NYC 1: travel horror

This woman does not give a shit about global warming. Would you?


The way I see it, anyone who flies in an airplane gets what he deserves, up to and probably including the event of a water landing. The carbon footprint of air travel is unconscionably deep. If you're concerned about people at the equator and polar bears in the Arctic starving to death, of ice and coastline and islands vanishing into the water, there's almost nothing worse you can do than reserving a seat on a plane.

All this helps me reconcile myself to the fiascoes that routinely attend my travels, which this calendar year have involved (flights only, not including stop-overs) SF to LA, LA to SF, SF to Greenville (SC), Columbia (SC) to Montgomery, Baton Rouge to Palm Beach, Palm Beach to Mobile, New Orleans to San Francisco, San Francisco to New York, New York to San Francisco, and most recently San Francisco to Albuquerque. The other day I wrote about getting ditched by the Twin Hearts Express Shuttle to Taos, which eco-guilt suggests I richly deserved. If travel horror stories bore you, skip the rest of this entry. If they fill you with schadenfreude or the cosmic-planetary justice to which I allude, read on and enjoy:

The night before, I stayed up until 2 a.m. James was go-go dancing at 440 Castro, an unmissable if routine occurrence. At 5 a.m., I woke to be on the 6:18 BART so I would be at SFO by 7 a.m. for my 8 a.m. flight. Sleep deprivation I could handle, because I had booked that rare thing for someone in my income bracket, a direct flight. At the self-service check-in kiosk, American Flight 24 came up as 10 a.m.

"When did that happen?" I asked the woman behind the counter, thinking I might have given myself another two hours of sleep by looking up the flight before I left the house. She looked it up on her computer. "Ten minutes ago," she said. "There are storms on the east coast and air traffic control just made the call."

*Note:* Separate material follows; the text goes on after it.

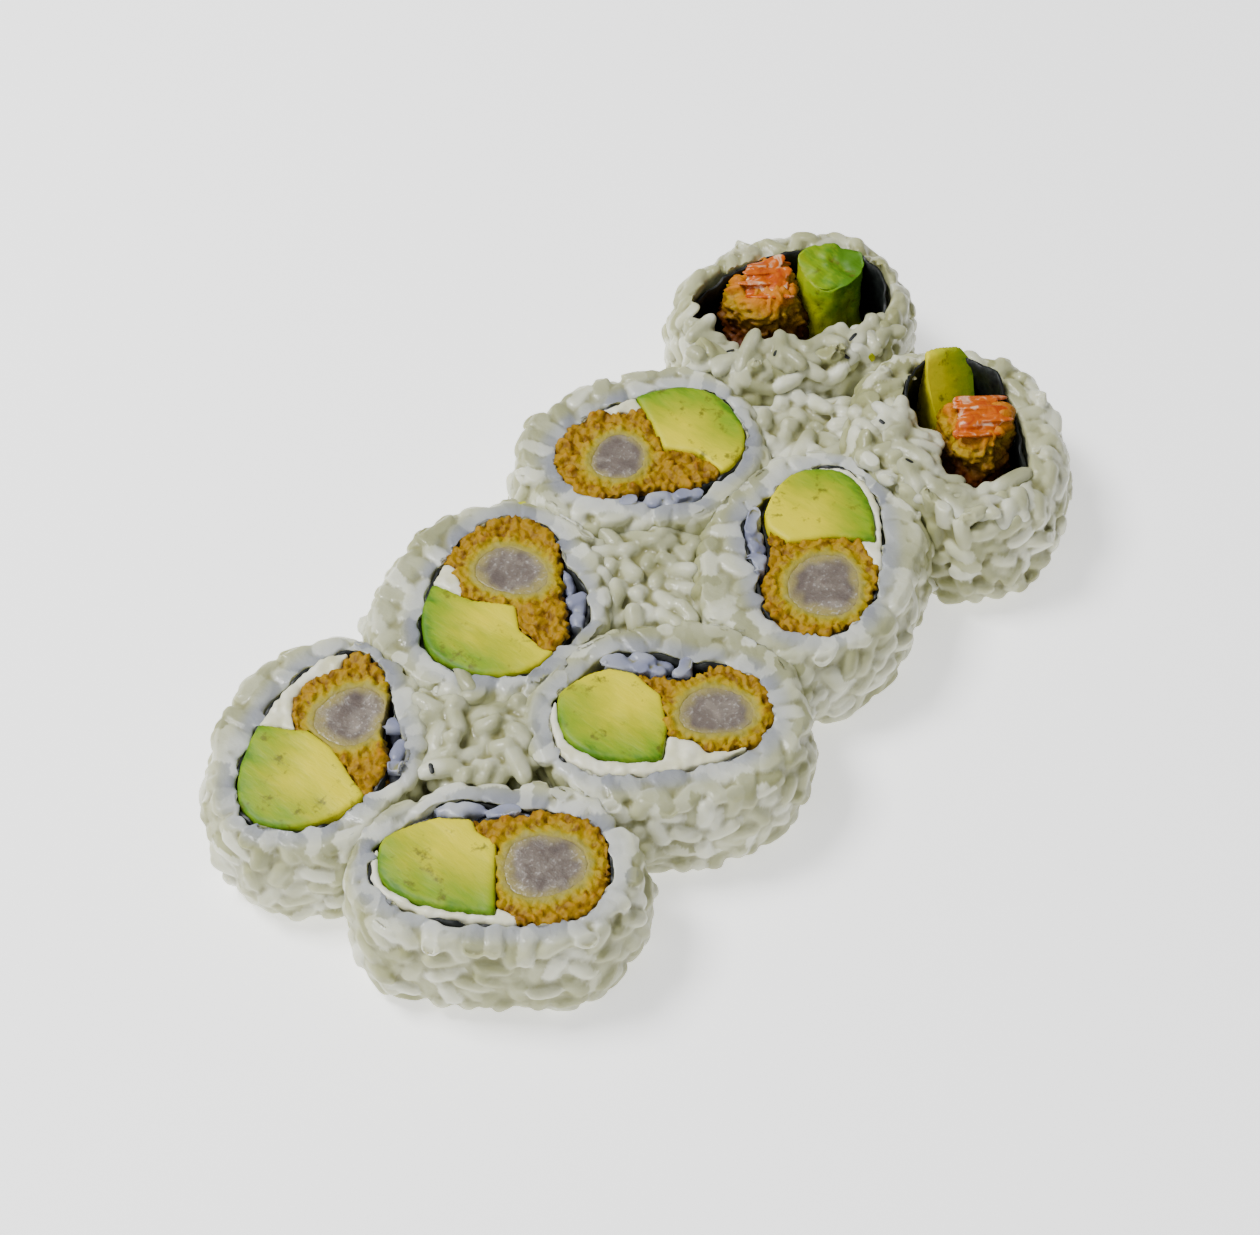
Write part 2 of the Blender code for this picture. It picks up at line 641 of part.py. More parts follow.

An act of God is no-brainer for an atheist, because there's nobody to be mad at. And my life has been so frenetic since October that the idea of two vacant hours seemed, suddenly, like a boon and luxury. I parked myself at an airport restaurant with coffee, my current notebook and the laptop and typed in notes I'd scrawled, mostly about my back-burnered novel, and tore out and crumpled up pages one by one, forming a little paper cairn on my table.

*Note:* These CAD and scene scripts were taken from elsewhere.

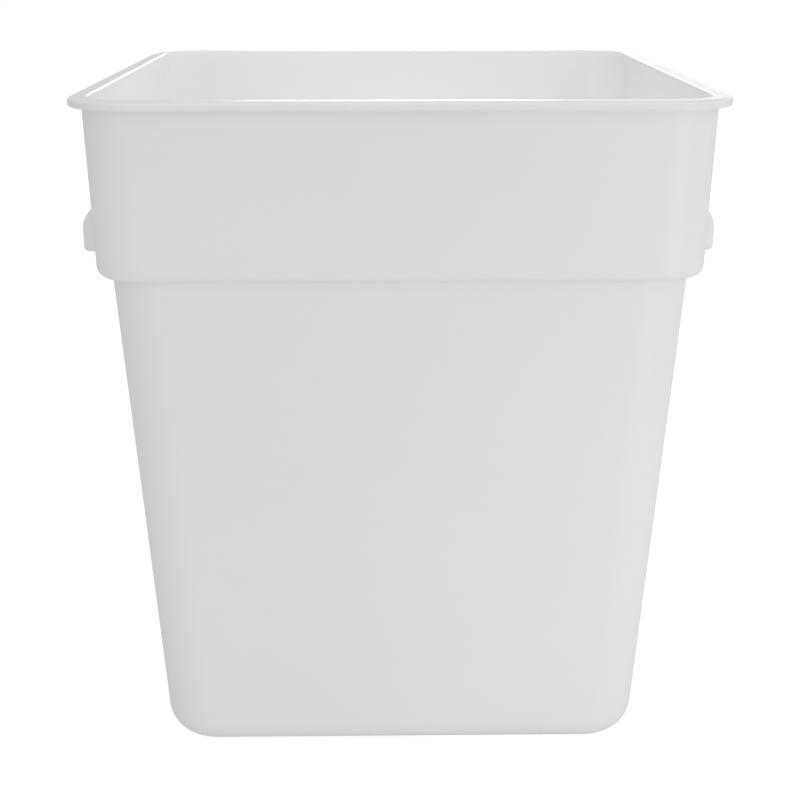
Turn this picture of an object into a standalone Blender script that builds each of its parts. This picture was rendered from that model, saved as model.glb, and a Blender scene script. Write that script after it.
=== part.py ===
"""Square polyethylene mixing tub, about 17 litres, with two moulded side handles.

The tub is one injection moulding, so nothing on it is fastened and nothing moves. It is
drawn as its moulded zones, one object each: the floor panel, the heel ring that it
stands on, the tapered lower wall, the step ledge, the collar wall, the rim flange and
the left and right handles. Each zone stops a hair short of its neighbour.

Units are metres and +Z is up. The origin is the middle of the base, on the ground.
The handles stand on the -X and +X sides.
"""

import math

import bmesh
import bpy

MM = 0.001

# Driving dimensions
RIM_SIDE = 285.75 * MM
TUB_HEIGHT = 320.7 * MM
HANDLE_SPAN = 301.2 * MM
COLLAR_HEIGHT = 78.5 * MM
BASE_SIDE = 233.8 * MM
WALL = 2.6 * MM
GAP = 0.3 * MM

# Rim flange
RIM_THICKNESS = 4.1 * MM
RIM_OVERHANG = 5.8 * MM
RIM_CORNER = 30 * MM
RIM_LEVEL_WIDTH = 3 * MM
RIM_FALL = 0.7 * MM
RIM_TOP_ROUND = 1.0 * MM
RIM_UNDER_ROUND = 0.9 * MM

# Collar wall and step ledge
COLLAR_DRAFT = 1.5 * MM
COLLAR_CORNER = 24 * MM
COLLAR_ROUND = 4 * MM
LEDGE_STEP = 5.5 * MM
LEDGE_HEIGHT = 9 * MM
LEDGE_NOSE_ROUND = 1.2 * MM
LEDGE_FILLET = 2.4 * MM

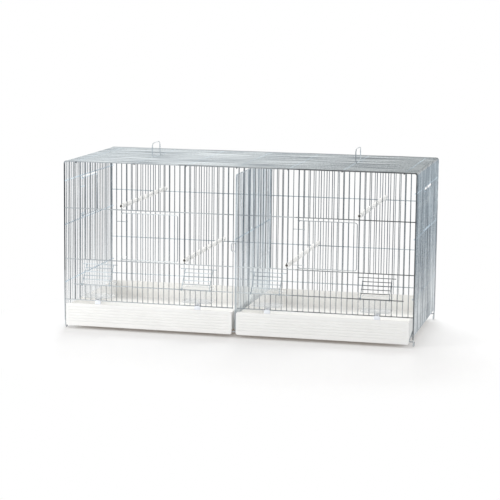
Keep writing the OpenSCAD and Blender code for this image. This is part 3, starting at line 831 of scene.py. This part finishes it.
def feeder(n):
    """Clear cup with a small lip."""
    shape = Shape()
    x, z = station_x(n), CLIP_Z + CLIP_T + SEAT_GAP
    half, d, h = FEEDER_W / 2, FEEDER_D, FEEDER_H
    wall, lip = FEEDER_WALL, FEEDER_LIP
    y = FRONT + BAR_R + 0.8 + lip
    # Inset and height of the outside from the bottom up, then over the lip and down
    profile = [(2.2, 0), (0.7, 0.5), (0.1, 2.0), (0, 4.5), (0, h / 2), (0, h - 2.8)]
    profile += [(-0.3, h - 2.3), (-lip + 0.2, h - 2.0), (-lip, h - 1.6), (-lip, h - 0.5)]
    profile += [(-lip + 0.4, h), (wall - 0.5, h), (wall, h - 0.5), (wall, h / 2)]
    profile += [(wall + 0.1, wall + 3), (wall + 0.8, wall + 0.7), (wall + 2.8, wall)]
    made = []
    for inset, level in profile:
        x0, x1, y0, y1 = x - half + inset, x + half - inset, y + inset, y + d - inset
        outline = rounded(x0, x1, y0, y1, [max(FEEDER_R - inset, 1.0)] * 4)
        made.append(shape.ring([(a, b, z + level) for a, b in outline]))
    for k, (low, high) in enumerate(zip(made, made[1:])):
        shape.band(low, high, RIM_HIGHLIGHT if k in RIM_BANDS else CLEAR_WALL)
    shape.face(reversed(made[0]), RIM_HIGHLIGHT)
    shape.face(made[-1], RIM_HIGHLIGHT)
    return shape


for n in range(1, 5):
    # Flaps 1 to 3 take softly highlit zinc and flap 4 darker wires: painted light and
    # shade
    legs, wires = SOFT_HIGHLIGHT_ZINC["Z"], SOFT_HIGHLIGHT_ZINC["X"]
    if n == 4:
        legs, wires = ZINC["Z"], DEEP_SHADE_ZINC["X"]
    wire_piece(f"feeder_flap_{n}", flap(n), legs, wires)
    piece(f"feeder_clip_{n}_tab", clip(n), f"feeder_clip_{n}", [CLIP])
    piece(f"feeder_{n}_cup", feeder(n), f"feeder_{n}", [CLEAR, CLEAR_HIGHLIGHT])


# ---- Perches ----

PERCH_SIDES = 32
# A perch's end from the bore outwards: distance from the end, and radius
PERCH_END = ((4.0, 3.2), (0.3, 3.25), (0, 3.6), (0, 5.5), (0.15, 5.8), (0.5, 5.98))
# Material indices of a perch: the rod, and its bore, painted dark brown as painted shade
# in the hole
PERCH_ROD, PERCH_BORE_PAINTED_SHADE = 0, 1
# Place along X of each perch, and height of the rails that it lies on
PERCHES = (
    (-21.5 * PITCH_W, REAR_RAILS[3]),
    (-9.5 * PITCH_W, REAR_RAILS[2]),
    (9.5 * PITCH_W, REAR_RAILS[2]),
    (22.5 * PITCH_W, REAR_RAILS[3]),
)
SLOT_HALF_W, SLOT_R = 1.4, 1.0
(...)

At a little after nine I decided it would be responsible to move my base of operations to Gate 66. Nearby, I checked the monitor for Flight 24 and did a double-take - it wasn't there. I went up to the gate counter and asked the guy behind it - a pilot, it turned out. He punched some numbers into the computer and told me the flight had left at 8:15. I looked at my ticket, and sure enough, it said 8:15. At first I suspected myself of having had some sort of mnemonic-psychotic episode, but then figured out that the window of time in which air-traffic control moved the flight to 10 a.m. was about ten minutes long, and between the time I swiped my card at the kiosk and the time I got my ticket printed, it had come to an end.

There is a time for everything, a season for every activity under heaven, and this was a time for sputtering rage, forcibly repressed. The pilot summoned an agent, and she questioned me sharply about my story and made a phone call to confirm it. When it checked out, she said my name had undoubtedly been called for the 8:15 flight, which, if true, wouldn't have helped me much sitting at the restaurant outside the terminal wing. The best I could hope for was to fly standby on the 11:30 flight, which was full.

By the time 11:30 rolled around, I had transcribed every page of my notebook into the laptop, scored a greasy lunch at the nearest airport restaurant, and the flight had been moved to 12:34. By the time 12:34 rolled around, Gate 66 looked like a third-world train station after an urban plague outbreak. Everyone was trying to get out, and every one was sick. Soon my standby rank had slipped from #2 to #7, all five sections of the flight had been called, every seat on the plane was filled, and I was on the phone to American attempting to convert sputtering rage into some semblance of sympathy-inducing pathos.

Then, bizarrely, I heard my name called over the loudspeaker. I ran up to the counter and was told that if I was Paul Festa, I needed to run down the gangway to the airplane as fast as I could, because they were closing the door to the aircraft. I whipped around to grab my things, shouted an apology to the AA phone rep before hanging up on her, ran down the gangway without having either my ticket or ID checked, and sat down in the seat they yelled after me: 5D. Business class.

I had never been in business class before. I experienced it as the aborigines experienced the plane flying overhead in The Gods Must Be Crazy, with wonderment and disbelief. I could adjust my seat, in an apparently infinite number of configurations, without disturbing the person behind me! I could choose from twenty films to watch (I opted for a Sidney Pollock double-header: Michael Clayton and Tootsie)! I could be served my meal at the time of my choosing! I could put my laptop on one table and my video console on another! Operating on three hours of sleep, I experienced, for the first time, a desire to be awake for my entire flight, and I never wanted it to end. I deplaned reluctantly, concluding an episode that set the tone for my whole week in New York: disaster and triumph as Siamese twins.